→ Written task
Copy each line below that includes "starting".

→ Exercise inputs
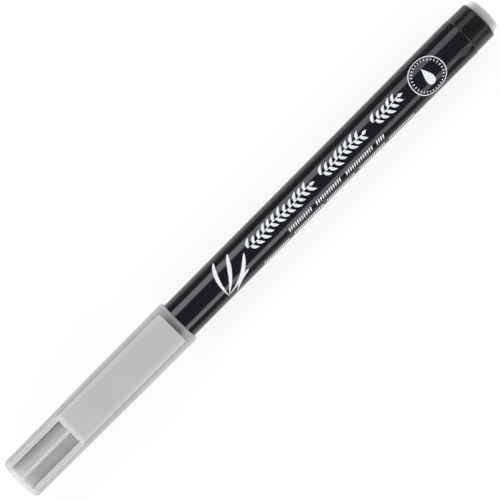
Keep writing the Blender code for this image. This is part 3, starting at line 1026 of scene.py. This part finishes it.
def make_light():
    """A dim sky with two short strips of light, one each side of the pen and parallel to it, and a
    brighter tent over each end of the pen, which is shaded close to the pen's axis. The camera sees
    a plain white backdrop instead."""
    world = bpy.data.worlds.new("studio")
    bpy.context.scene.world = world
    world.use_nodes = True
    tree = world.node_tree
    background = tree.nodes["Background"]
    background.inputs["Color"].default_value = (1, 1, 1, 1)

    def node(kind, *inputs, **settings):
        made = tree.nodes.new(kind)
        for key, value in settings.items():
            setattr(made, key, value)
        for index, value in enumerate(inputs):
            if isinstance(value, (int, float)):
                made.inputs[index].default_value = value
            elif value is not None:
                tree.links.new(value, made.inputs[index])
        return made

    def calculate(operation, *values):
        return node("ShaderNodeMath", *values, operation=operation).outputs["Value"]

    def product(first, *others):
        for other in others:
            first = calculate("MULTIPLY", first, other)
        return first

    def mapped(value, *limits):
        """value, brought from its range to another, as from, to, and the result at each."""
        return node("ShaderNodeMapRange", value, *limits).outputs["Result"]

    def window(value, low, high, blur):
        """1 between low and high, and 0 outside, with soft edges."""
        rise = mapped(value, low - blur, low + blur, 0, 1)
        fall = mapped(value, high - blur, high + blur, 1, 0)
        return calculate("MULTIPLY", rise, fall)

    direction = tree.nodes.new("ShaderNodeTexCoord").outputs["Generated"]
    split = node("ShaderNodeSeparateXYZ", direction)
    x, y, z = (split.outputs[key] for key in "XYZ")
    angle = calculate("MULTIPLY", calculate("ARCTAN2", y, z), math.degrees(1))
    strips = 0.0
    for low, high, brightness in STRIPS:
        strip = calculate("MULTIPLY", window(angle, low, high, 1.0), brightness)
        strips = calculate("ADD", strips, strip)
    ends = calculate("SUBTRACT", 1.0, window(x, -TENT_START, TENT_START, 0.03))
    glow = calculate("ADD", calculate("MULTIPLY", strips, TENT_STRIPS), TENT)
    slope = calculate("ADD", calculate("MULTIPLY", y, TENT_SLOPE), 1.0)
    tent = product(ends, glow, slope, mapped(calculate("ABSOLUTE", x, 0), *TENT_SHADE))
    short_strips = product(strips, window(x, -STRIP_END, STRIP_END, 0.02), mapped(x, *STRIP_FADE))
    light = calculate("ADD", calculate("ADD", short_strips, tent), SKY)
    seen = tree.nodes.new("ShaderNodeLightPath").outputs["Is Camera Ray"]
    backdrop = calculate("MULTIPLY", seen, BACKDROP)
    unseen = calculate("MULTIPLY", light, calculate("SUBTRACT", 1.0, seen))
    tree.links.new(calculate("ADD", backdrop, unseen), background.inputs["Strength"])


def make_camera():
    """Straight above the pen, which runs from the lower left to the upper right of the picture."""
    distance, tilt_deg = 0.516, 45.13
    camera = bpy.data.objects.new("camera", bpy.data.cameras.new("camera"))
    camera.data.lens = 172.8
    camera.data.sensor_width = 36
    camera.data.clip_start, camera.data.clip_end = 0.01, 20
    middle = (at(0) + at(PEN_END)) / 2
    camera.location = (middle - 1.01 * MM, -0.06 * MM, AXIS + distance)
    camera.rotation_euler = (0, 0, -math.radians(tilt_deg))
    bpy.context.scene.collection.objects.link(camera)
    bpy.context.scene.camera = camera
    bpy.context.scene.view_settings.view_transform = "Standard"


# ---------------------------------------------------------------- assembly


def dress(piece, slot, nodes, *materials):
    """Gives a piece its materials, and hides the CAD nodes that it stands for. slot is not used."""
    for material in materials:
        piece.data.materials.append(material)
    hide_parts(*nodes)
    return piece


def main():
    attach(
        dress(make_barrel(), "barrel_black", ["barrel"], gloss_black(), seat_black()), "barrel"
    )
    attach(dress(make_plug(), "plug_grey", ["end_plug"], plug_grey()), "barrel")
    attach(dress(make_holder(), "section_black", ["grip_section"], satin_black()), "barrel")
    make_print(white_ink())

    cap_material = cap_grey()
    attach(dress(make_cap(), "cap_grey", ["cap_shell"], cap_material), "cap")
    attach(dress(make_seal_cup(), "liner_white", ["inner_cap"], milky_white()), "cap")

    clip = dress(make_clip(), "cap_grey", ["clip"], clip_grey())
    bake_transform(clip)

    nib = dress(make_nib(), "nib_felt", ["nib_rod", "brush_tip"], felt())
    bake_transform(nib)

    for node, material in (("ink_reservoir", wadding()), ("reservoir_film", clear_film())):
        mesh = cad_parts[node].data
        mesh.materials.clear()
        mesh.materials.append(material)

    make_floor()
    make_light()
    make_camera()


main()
--
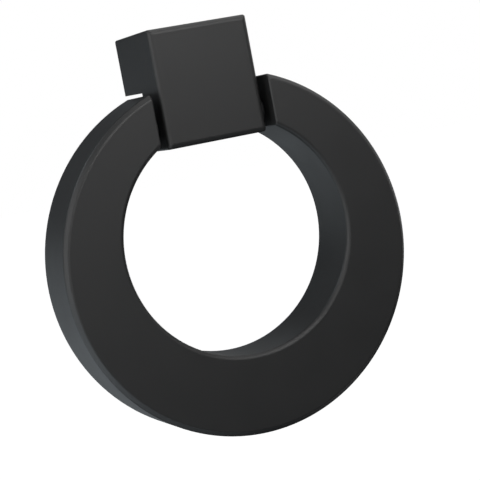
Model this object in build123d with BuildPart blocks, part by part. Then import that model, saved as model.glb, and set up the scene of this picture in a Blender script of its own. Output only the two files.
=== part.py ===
...
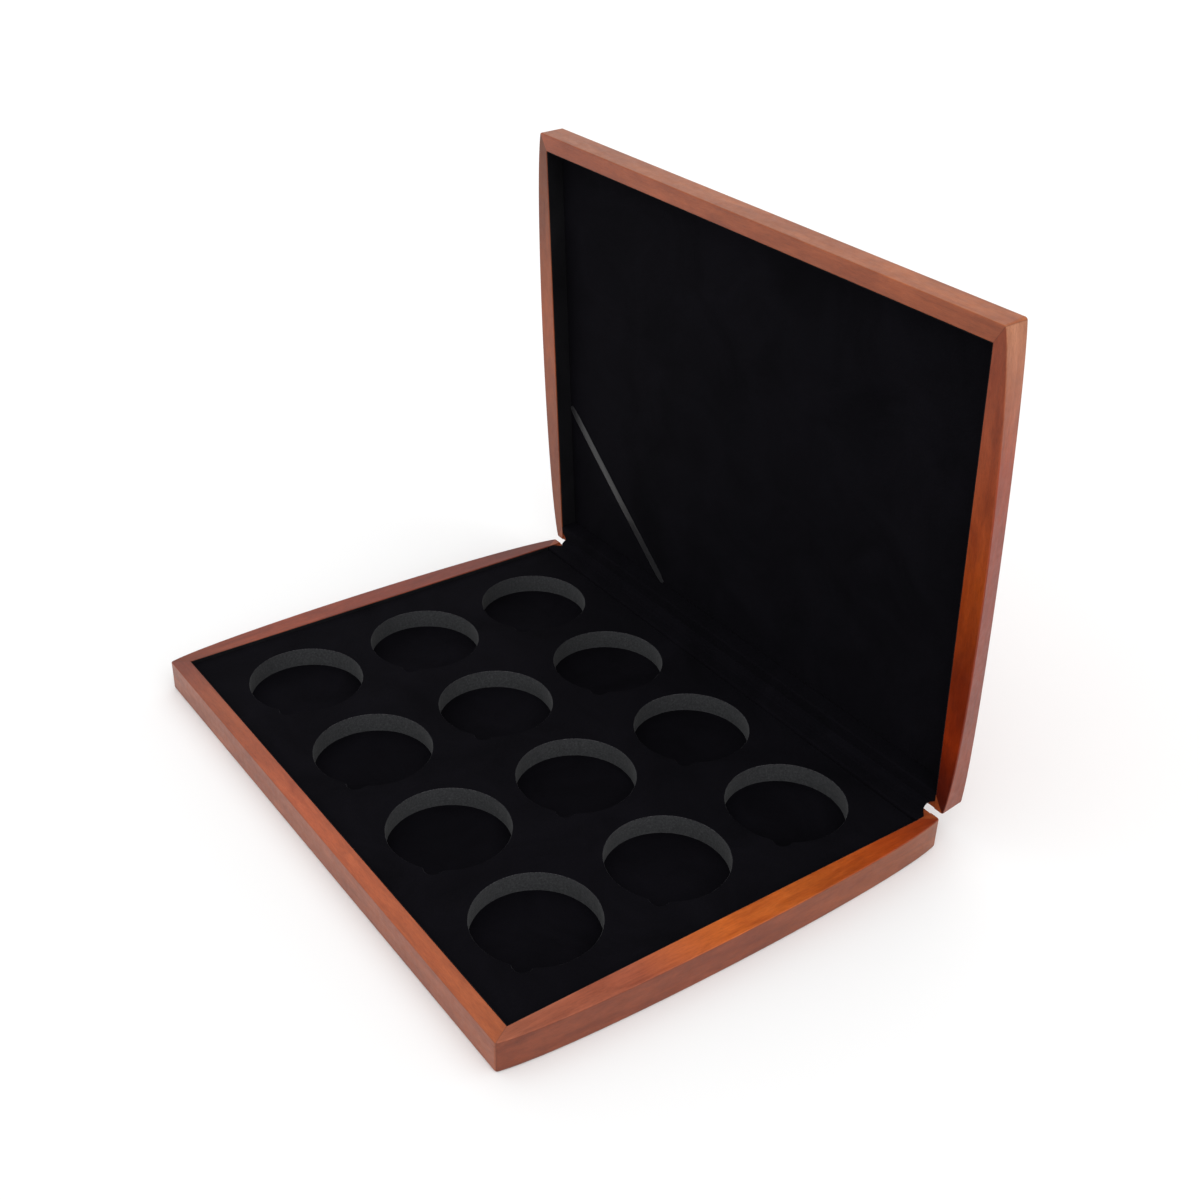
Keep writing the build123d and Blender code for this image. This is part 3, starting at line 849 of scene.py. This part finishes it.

→ Exercise response
Keep writing the Blender code for this image. This is part 3, starting at line 1026 of scene.py. This part finishes it.
Keep writing the build123d and Blender code for this image. This is part 3, starting at line 849 of scene.py. This part finishes it.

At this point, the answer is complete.